WA diperkosa beberapa kali oleh kakak kandungnya, AS. Kakaknya terpengaruh video panas yang kerap ditontonnya. Karena ulah kakaknya, WA hamil. Kehamilan tersebut membuat sang ibu, Asmara Dewi, bak tersambar petir di siang bolong. Dia lantas membuat jalan pintas: aborsi.

Dalam persidangan disebutkan, aborsi dilakukan saat usia kandungan WA enam bulan. Aborsi tersebut ditempuh dengan meminum ramuan yang diracik Asmara Dewi. WA sebenarnya tak terlalu memahami apa itu aborsi. Meski begitu, dia dianggap sebagai pelaku dalam aborsi tersebut oleh hakim.

BACA JUGA: Detik – detik Nestor Seret Siswi SMA ke Kamar, Parah!

”Dia itu korban. Usianya yang muda tentunya tidak mengerti soal aborsi, tapi dia malah dihukum,” kata pendamping WA, Mirna Amir, dengan nada geram.

Mirna menyebut, seharusnya hakim melihat hukum sebab-akibat dalam perkara tersebut. Tidak malah menghukum korban dan menjadikan posisinya semakin sulit.

BACA JUGA: Sering Dikunjungi OTK Ternyata Bu Tuti Seorang Pengedar Sabu

Pakar hukum pidana Universitas Trisakti Abdul Ficar Hadjar menjelaskan, putusan hakim itu seharusnya memiliki setidaknya tiga asas. Ketiganya adalah kepastian hukum, keadilan, dan kemanfaatan.

Vonis kepada WA disebutnya tidak merefleksikan unsur keadilan dan kemanfaatan. ”Yang paling penting adalah kemanfaatan,” terangnya.

Unsur kemanfaatan absen dalam vonis tersebut. Hukuman penjara selama enam bulan untuk seorang anak korban pemerkosaan dan korban aborsi tidak memiliki manfaat. ”Sama sekali tidak membuat korban jera, malah membuat anak stres dan masa depannya terancam,” paparnya.

Hakim hanya mengedepankan unsur kepastian hukum dalam perkara tersebut. Namun, kepastian hukum itu justru merusak asas lain. WA merupakan anak korban pemerkosaan yang juga seharusnya dipandang sebagai korban dalam kasus aborsi tersebut. ”Hakim yang menghukum hanya mempertimbangkan asas kepastian hukum secara kaku justru menjadi ketidakadilan,” tegasnya.

Itulah yang menimpa WA. Sebagai anak yang masih bersekolah, dia tidak bisa melanjutkan haknya mendapatkan pendidikan. Menurut dia, hukum seharusnya melihat peristiwa secara utuh.

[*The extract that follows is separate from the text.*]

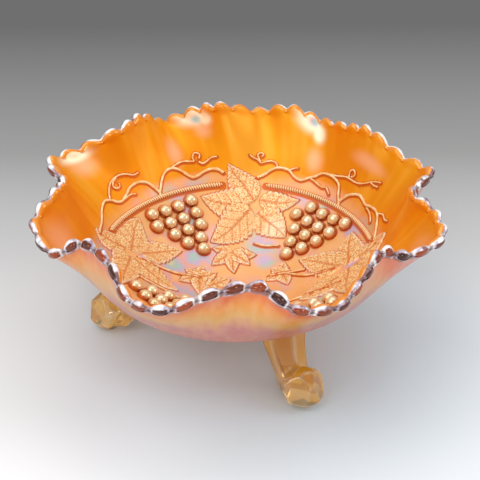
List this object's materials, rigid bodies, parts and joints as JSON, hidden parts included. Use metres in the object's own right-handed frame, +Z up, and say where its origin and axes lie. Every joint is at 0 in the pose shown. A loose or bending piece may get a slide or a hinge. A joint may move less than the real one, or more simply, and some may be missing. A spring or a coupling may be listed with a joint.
{
  "type": "carnival glass bowl",
  "caption": "Footed pressed glass bowl with a crimped, beaded rim, grape and vine leaf relief inside, and legs that end in faceted balls.",
  "frame": {"origin": "middle of the bowl's box, on the surface that the three balls stand on", "axes": "+Z up out of the bowl, +X to the right and +Y away from the viewer in the picture"},
  "size_m": [0.2134, 0.213, 0.0979],
  "materials": {
    "bowl_glass": "pressed glass with an orange and gold iridescent lustre, pearly on the relief",
    "foot_glass": "clear amber pressed glass with flat ground-looking facets"
  },
  "bodies": {
    "root": {"bowl": "bowl_glass", "front_foot": "foot_glass", "left_foot": "foot_glass", "right_foot": "foot_glass"}
  },
  "joints": []
}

Dengan begitu, akan terlihat bagian mana yang membuat hukum itu tidak perlu untuk diterapkan. ”Kita bisa belajar dari kasus anak di Bekasi yang membela diri hingga begalnya meninggal,” terangnya.

Anak tersebut awalnya ditetapkan sebagai tersangka. Peristiwa pidana menghilangkan nyawa itu ada. Namun, karena unsur membela diri, hukum tidak perlu diterapkan. ”Setelah masyarakat mengecam penetapan status tersangka itu, kepolisian akhirnya tidak melanjutkan kasus. Bahkan, anak itu mendapat penghargaan. Itu setelah melihat peristiwa secara utuh,” ujarnya.

BACA JUGA: Kisah Bocah Korban Perkosaan yang Dihukum Penjara, Pedih

Sementara itu, Ketua DPRD Batanghari Muhammad Mahdan menyebut, selain persoalan hukum, masalah WA memberikan peringatan kepada semuanya. Bukan saja keluarga WA. Bukan pula hanya masyarakat Batanghari. Melainkan semua warga negeri ini.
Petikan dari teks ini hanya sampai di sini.